Within the Connected Home environment, Insurers can explore ways of offering policy discounts to customers who install security systems or home sensor systems to avoid or limit losses. For example:
- Using connections to in-home video cameras to perform digital inventories of the home’s contents, expediting claims filings and making it easier to remediate losses.
- Employing continuous monitoring through connected smoke alarm detectors and water leakage devices to enable quicker responses to issues.
- Working through utility companies, analysing energy consumption data and usage activity patterns to increase the sophistication of pricing liability and dwelling coverage.
- Encouraging beneficial customer behaviour pattern changes (such as locking the door, engaging the alarm, turning off the stove) through monitoring of in-home sensors.
- Increasing the effectiveness of fire monitoring and response systems.
- Automating inspection as part of regular preventive maintenance.
- Identifying causes of loss, particularly as they pertain to wind or flood damage.

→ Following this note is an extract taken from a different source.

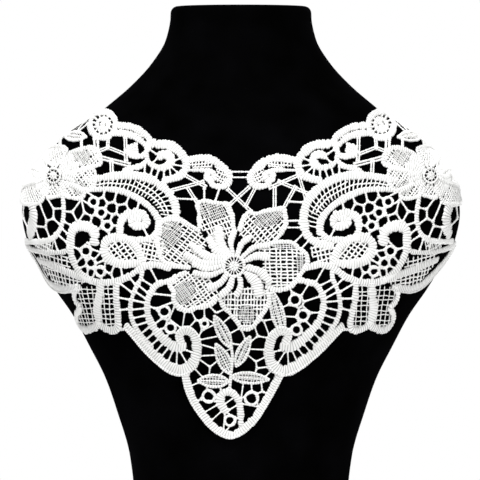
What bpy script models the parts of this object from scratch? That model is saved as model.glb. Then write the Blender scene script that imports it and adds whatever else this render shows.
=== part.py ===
"""Lace collar on a dress form, in metres, +Z up, the front towards -Y, origin under the form.

The form is a smooth limbless bust, lofted through level outlines. The collar is one wall of
guipure lace. Its motifs are laid out on a chart, united in the flat, cut through at every
gap between its bars, and then laid on the form with a plain inside and a raised outside.
"""

import math
from collections import namedtuple

import bmesh
import bpy
import numpy as np
from mathutils import Vector
from mathutils.geometry import delaunay_2d_cdt

# ---- driving sizes, metres ----
CHART_SQUARE = 0.00082      # one square of the lace chart
CHART_MIDDLE = 241.0        # chart column over the form's middle
CHART_BASE = 565.0          # chart row at the form's flat base
FORM_SETBACK = 0.0157       # moves the form back, so that its box is centred on the origin
NECK_RIM = 0.006            # rounding of the neck's top edge

LACE_LIFT = 0.00065         # the collar's plain inner face above the form
NET_THICKNESS = 0.0011      # bars, rings and net fillings
CORD_EDGE = 0.0014          # a cord's thickness at its two sides
CORD_RIDGE = 0.0024         # and along its middle
LOBE_RIDGE = 0.0028         # padded flower lobes
BAR_WIDTH = 0.0019
SMALLEST_GAP_AREA = 1.0e-5  # smaller gaps in the lace stay closed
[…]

For insurers contemplating a move into the Connected Home market—or an expansion of current initiatives—the path to success involves five key steps:
- Start with a vision of how to enter the Connected Home value chain based on a unique customer proposition.
- Experiment with concepts and technologies to test the value proposition of the chosen approach.
- Assess the Connected Home ecosystem to determine which partnerships to pursue.
- Test the approach through a pilot program and evaluate the impact the new program has on other areas of the company.
- Extend pilot lessons into new projects and consider new technologies as they emerge.
The Connected Home represents a tremendous opportunity for insurers. To convert that opportunity into profitable growth, insurers should invest carefully in concepts and partnerships that provide not just potential gains for themselves and their partner organisations, but real value for customers.